Task to complete:
Reproduce the material exactly, omitting nothing.

Dataset section:
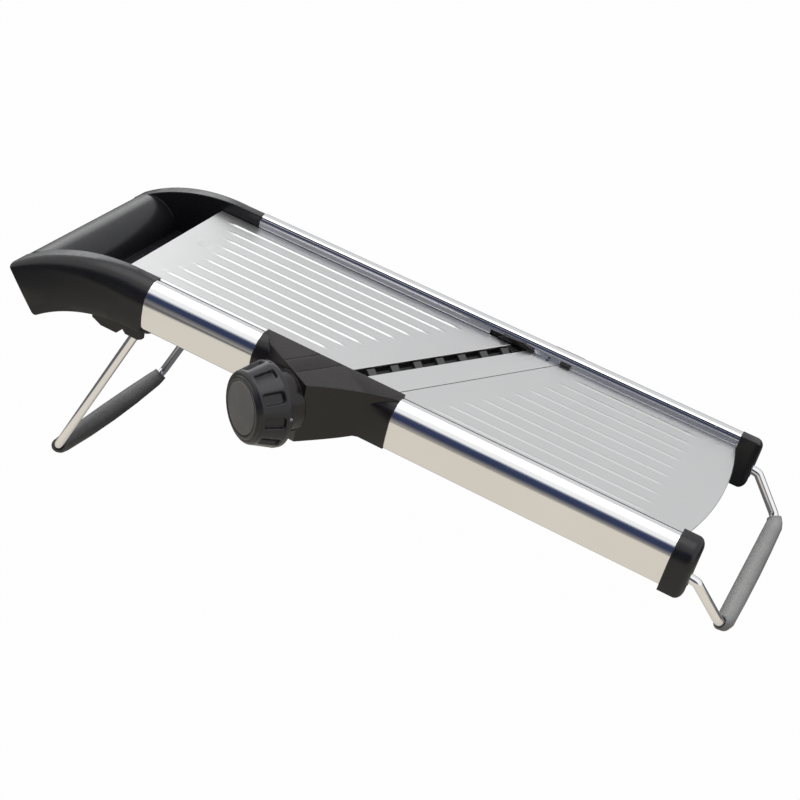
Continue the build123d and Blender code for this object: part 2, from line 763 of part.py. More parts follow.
# ---- Caps and legs ------------------------------------------------------
def end_cap():
    """Moulded end of the far rail, with a slot for the front leg's wire."""
    end_x = rail_length + cap_length
    body = rail_bar(rail_length, end_x, cap_proud, rail_height + cap_drop)
    body = fillet(body.faces().sort_by(Axis.X)[-1].edges(), cap_round)
    body += rail_bar(rail_length - cap_tenon + 0.2, rail_length + 1, -rail_skin - press_gap)
    slot_x = front_pivot_x - wire_radius - leg_gap
    slot_top = -front_pivot_depth + wire_radius + leg_gap
    slot_bottom = -rail_height - cap_drop - 2
    slot_side = closed_face([(slot_x, slot_top), (end_x + 1, slot_top), (end_x + 1, slot_bottom),
                             (rail_length - 1, slot_bottom), (rail_length, -rail_height)])
    body -= cross_prism(slot_side, rail_axis - cap_slot / 2, rail_axis + cap_slot / 2)
    bore_start = rail_axis - front_reach - 0.5
    bore = Pos(front_pivot_x, (bore_start + rail_axis) / 2, -front_pivot_depth) * Rot(90, 0, 0)
    return body - bore * Cylinder(wire_radius + shaft_gap, rail_axis - bore_start)


def bent_wire(points, radii, radius):
    """Round wire along a mirrored route: the points run from one end to the middle."""
    route = list(points) + [(x, -y, z) for x, y, z in reversed(points)]
    path = FilletPolyline(*route, radius=list(radii) + list(reversed(radii)))
    start = Plane(origin=path @ 0, z_dir=path % 0)
    return sweep(start * Circle(radius), path=path)


def across_foot(straight, angle, side):
    """Plane across a foot's wire, at an angle round the bend at one of its ends."""
    turn = radians(angle)
    return Plane(
        origin=(0, side * (straight + wire_bend * sin(turn)), wire_bend * (1 - cos(turn))),
        x_dir=(1, 0, 0), z_dir=(0, cos(turn), side * sin(turn)))


def foot_pad(x, z, lean, straight, radius, bow):
    """Rubber sleeve on a wire foot: it starts in the wire's bends and swells in its middle."""
    angles = (pad_wrap, pad_wrap / 2)
    slim = [radius - pad_lip, radius - pad_lip / 2]
    sections = [across_foot(straight, a, -1) * Circle(r) for a, r in zip(angles, slim)]
    for share in (-1, -0.5, 0, 0.5, 1):
        swell = bow * (1 - share ** 2)
        plane = Plane(origin=(0, share * straight, -pad_drop * swell), x_dir=(1, 0, 0),
                      z_dir=(0, 1, 0))
        wide, deep = radius + pad_widen * swell, radius + (1 - pad_drop) * swell
        sections.append(plane * (Ellipse(wide, deep) if swell else Circle(radius)))
    sections += [across_foot(straight, a, 1) * Circle(r) for a, r in zip(angles[::-1], slim[::-1])]
    pad = loft(sections, ruled=True)
    pad -= Rot(90, 0, 0) * Cylinder(wire_radius + wire_fit, 2 * straight + 0.2)
    step = radians(pad_wrap / 4)
    loose = wire_radius + wire_fit + wire_bend * (1 - cos(step)) + 0.05
    for side in (-1, 1):
        pad -= loft([across_foot(straight, a, side) * Circle(loose)
                     for a in (0, pad_wrap / 2, pad_wrap)], ruled=True)
        last = across_foot(straight, pad_wrap, side)
        pad -= extrude(last * Circle(loose), 1, dir=tuple(last.z_dir * side))
    return Pos(x, 0, z) * Rot(0, lean, 0) * pad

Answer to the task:
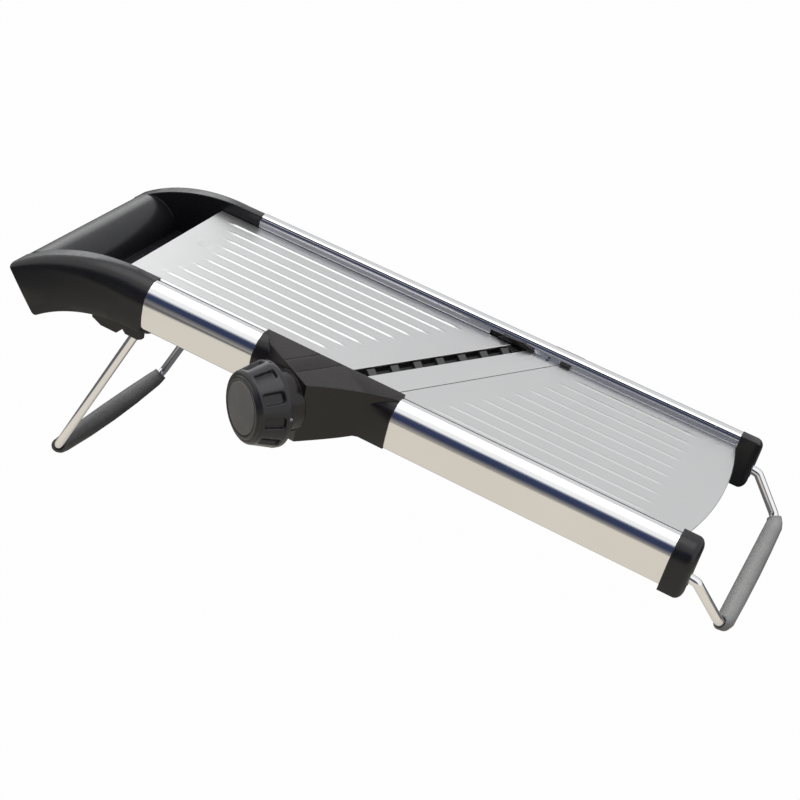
Continue the build123d and Blender code for this object: part 2, from line 763 of part.py. More parts follow.
# ---- Caps and legs ------------------------------------------------------
def end_cap():
    """Moulded end of the far rail, with a slot for the front leg's wire."""
    end_x = rail_length + cap_length
    body = rail_bar(rail_length, end_x, cap_proud, rail_height + cap_drop)
    body = fillet(body.faces().sort_by(Axis.X)[-1].edges(), cap_round)
    body += rail_bar(rail_length - cap_tenon + 0.2, rail_length + 1, -rail_skin - press_gap)
    slot_x = front_pivot_x - wire_radius - leg_gap
    slot_top = -front_pivot_depth + wire_radius + leg_gap
    slot_bottom = -rail_height - cap_drop - 2
    slot_side = closed_face([(slot_x, slot_top), (end_x + 1, slot_top), (end_x + 1, slot_bottom),
                             (rail_length - 1, slot_bottom), (rail_length, -rail_height)])
    body -= cross_prism(slot_side, rail_axis - cap_slot / 2, rail_axis + cap_slot / 2)
    bore_start = rail_axis - front_reach - 0.5
    bore = Pos(front_pivot_x, (bore_start + rail_axis) / 2, -front_pivot_depth) * Rot(90, 0, 0)
    return body - bore * Cylinder(wire_radius + shaft_gap, rail_axis - bore_start)


def bent_wire(points, radii, radius):
    """Round wire along a mirrored route: the points run from one end to the middle."""
    route = list(points) + [(x, -y, z) for x, y, z in reversed(points)]
    path = FilletPolyline(*route, radius=list(radii) + list(reversed(radii)))
    start = Plane(origin=path @ 0, z_dir=path % 0)
    return sweep(start * Circle(radius), path=path)


def across_foot(straight, angle, side):
    """Plane across a foot's wire, at an angle round the bend at one of its ends."""
    turn = radians(angle)
    return Plane(
        origin=(0, side * (straight + wire_bend * sin(turn)), wire_bend * (1 - cos(turn))),
        x_dir=(1, 0, 0), z_dir=(0, cos(turn), side * sin(turn)))


def foot_pad(x, z, lean, straight, radius, bow):
    """Rubber sleeve on a wire foot: it starts in the wire's bends and swells in its middle."""
    angles = (pad_wrap, pad_wrap / 2)
    slim = [radius - pad_lip, radius - pad_lip / 2]
    sections = [across_foot(straight, a, -1) * Circle(r) for a, r in zip(angles, slim)]
    for share in (-1, -0.5, 0, 0.5, 1):
        swell = bow * (1 - share ** 2)
        plane = Plane(origin=(0, share * straight, -pad_drop * swell), x_dir=(1, 0, 0),
                      z_dir=(0, 1, 0))
        wide, deep = radius + pad_widen * swell, radius + (1 - pad_drop) * swell
        sections.append(plane * (Ellipse(wide, deep) if swell else Circle(radius)))
    sections += [across_foot(straight, a, 1) * Circle(r) for a, r in zip(angles[::-1], slim[::-1])]
    pad = loft(sections, ruled=True)
    pad -= Rot(90, 0, 0) * Cylinder(wire_radius + wire_fit, 2 * straight + 0.2)
    step = radians(pad_wrap / 4)
    loose = wire_radius + wire_fit + wire_bend * (1 - cos(step)) + 0.05
    for side in (-1, 1):
        pad -= loft([across_foot(straight, a, side) * Circle(loose)
                     for a in (0, pad_wrap / 2, pad_wrap)], ruled=True)
        last = across_foot(straight, pad_wrap, side)
        pad -= extrude(last * Circle(loose), 1, dir=tuple(last.z_dir * side))
    return Pos(x, 0, z) * Rot(0, lean, 0) * pad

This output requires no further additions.